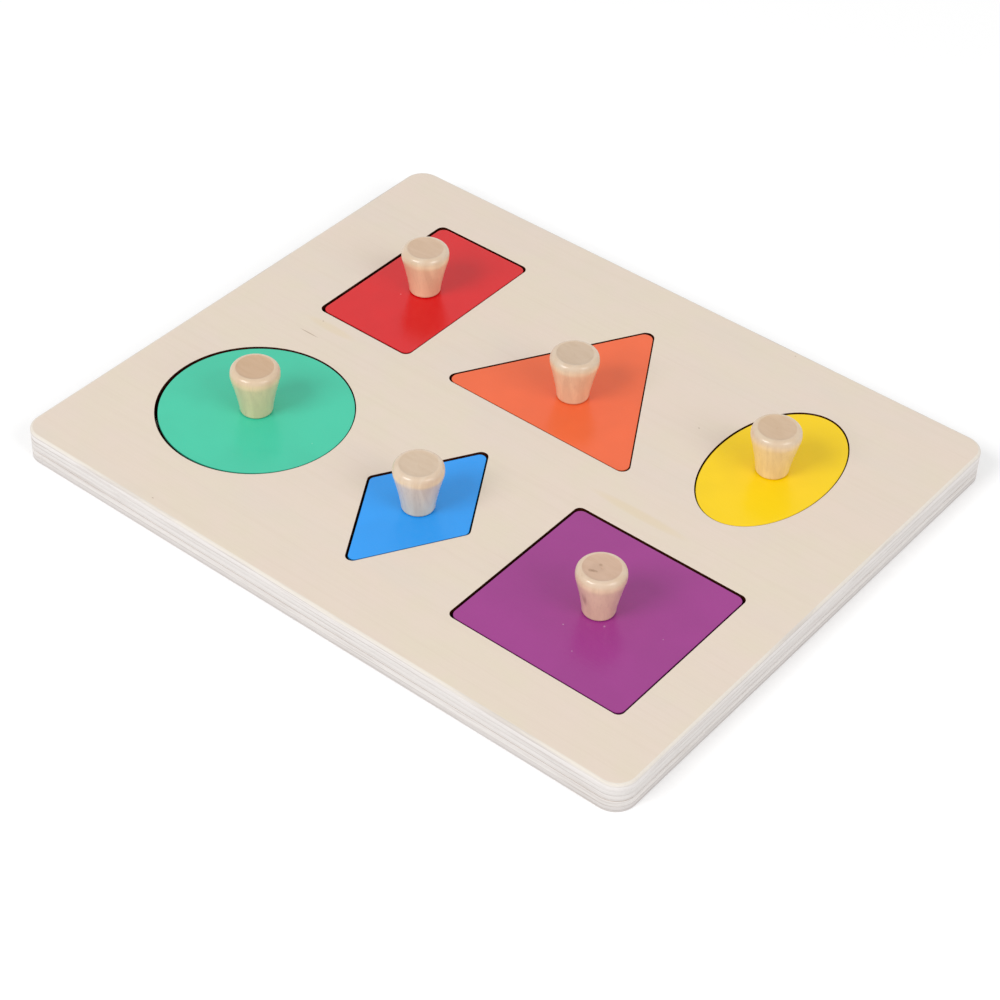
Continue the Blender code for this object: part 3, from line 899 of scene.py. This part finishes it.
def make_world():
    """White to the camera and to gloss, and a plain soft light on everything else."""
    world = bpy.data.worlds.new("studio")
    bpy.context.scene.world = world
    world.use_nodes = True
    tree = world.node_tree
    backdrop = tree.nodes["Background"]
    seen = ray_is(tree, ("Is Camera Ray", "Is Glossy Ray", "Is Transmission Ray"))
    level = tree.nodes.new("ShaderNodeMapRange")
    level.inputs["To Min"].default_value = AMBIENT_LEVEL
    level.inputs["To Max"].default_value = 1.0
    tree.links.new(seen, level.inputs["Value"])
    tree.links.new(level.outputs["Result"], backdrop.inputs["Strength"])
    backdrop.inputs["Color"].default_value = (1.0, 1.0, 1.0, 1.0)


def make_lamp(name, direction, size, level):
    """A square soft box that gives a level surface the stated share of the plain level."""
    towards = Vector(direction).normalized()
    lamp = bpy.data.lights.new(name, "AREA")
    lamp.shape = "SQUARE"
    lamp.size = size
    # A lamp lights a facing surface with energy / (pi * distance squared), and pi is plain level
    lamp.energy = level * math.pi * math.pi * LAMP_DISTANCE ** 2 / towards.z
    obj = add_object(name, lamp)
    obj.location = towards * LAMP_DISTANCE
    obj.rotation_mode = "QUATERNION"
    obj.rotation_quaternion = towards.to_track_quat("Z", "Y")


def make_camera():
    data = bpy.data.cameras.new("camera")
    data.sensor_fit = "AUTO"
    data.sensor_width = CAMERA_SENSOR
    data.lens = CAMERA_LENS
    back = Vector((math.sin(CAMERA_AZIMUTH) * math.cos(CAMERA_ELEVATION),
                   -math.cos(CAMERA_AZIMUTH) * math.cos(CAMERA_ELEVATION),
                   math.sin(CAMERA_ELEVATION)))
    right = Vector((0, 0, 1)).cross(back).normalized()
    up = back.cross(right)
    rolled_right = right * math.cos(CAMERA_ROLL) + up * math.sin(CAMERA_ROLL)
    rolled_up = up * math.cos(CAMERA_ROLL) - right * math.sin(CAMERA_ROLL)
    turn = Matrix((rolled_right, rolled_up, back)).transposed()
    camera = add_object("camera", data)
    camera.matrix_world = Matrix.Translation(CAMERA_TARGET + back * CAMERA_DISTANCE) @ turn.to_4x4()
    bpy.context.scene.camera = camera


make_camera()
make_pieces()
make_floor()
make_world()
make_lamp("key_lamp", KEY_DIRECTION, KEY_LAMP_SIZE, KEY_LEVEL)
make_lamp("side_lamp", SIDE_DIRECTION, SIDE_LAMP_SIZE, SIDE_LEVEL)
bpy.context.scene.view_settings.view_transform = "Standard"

* [Task] Word for word, reproduce the listing above from its start up to and including the line that has "1.0, 1.0, 1.0)". Give only those lines.

* [Full solution]
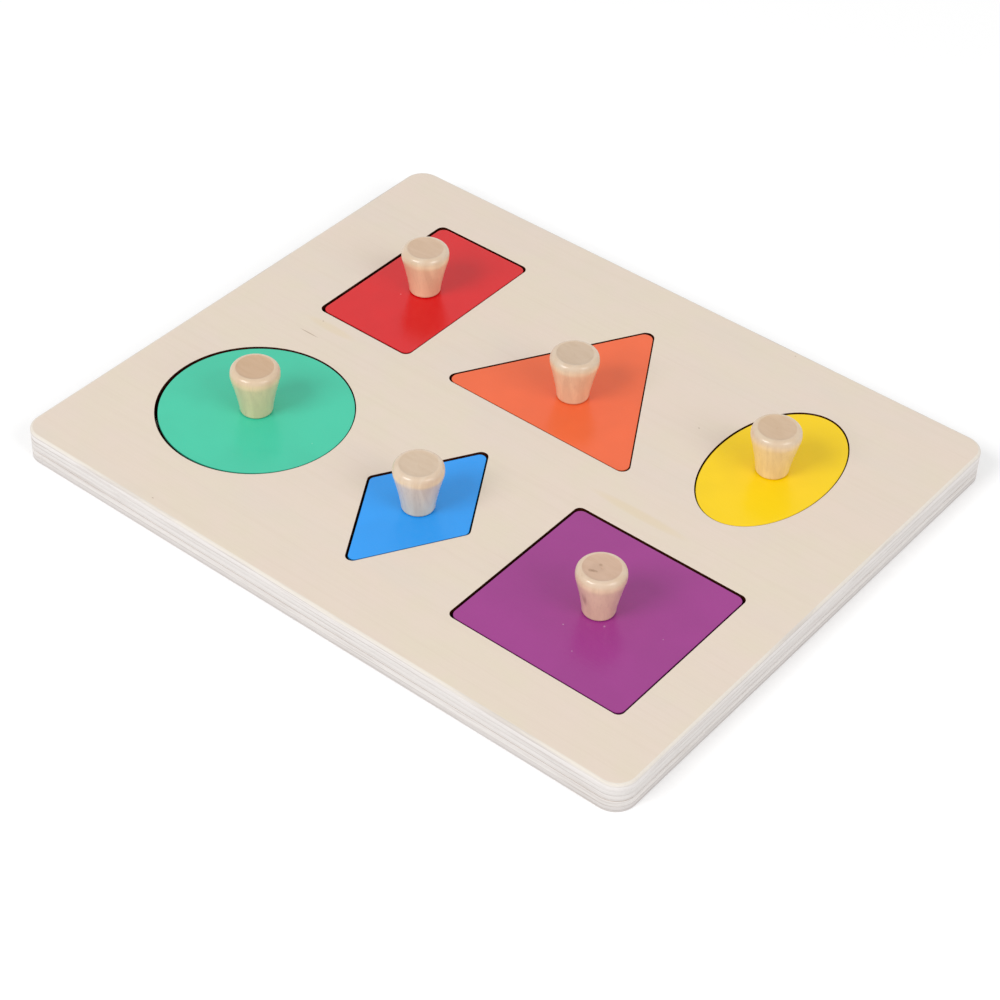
Continue the Blender code for this object: part 3, from line 899 of scene.py. This part finishes it.
def make_world():
    """White to the camera and to gloss, and a plain soft light on everything else."""
    world = bpy.data.worlds.new("studio")
    bpy.context.scene.world = world
    world.use_nodes = True
    tree = world.node_tree
    backdrop = tree.nodes["Background"]
    seen = ray_is(tree, ("Is Camera Ray", "Is Glossy Ray", "Is Transmission Ray"))
    level = tree.nodes.new("ShaderNodeMapRange")
    level.inputs["To Min"].default_value = AMBIENT_LEVEL
    level.inputs["To Max"].default_value = 1.0
    tree.links.new(seen, level.inputs["Value"])
    tree.links.new(level.outputs["Result"], backdrop.inputs["Strength"])
    backdrop.inputs["Color"].default_value = (1.0, 1.0, 1.0, 1.0)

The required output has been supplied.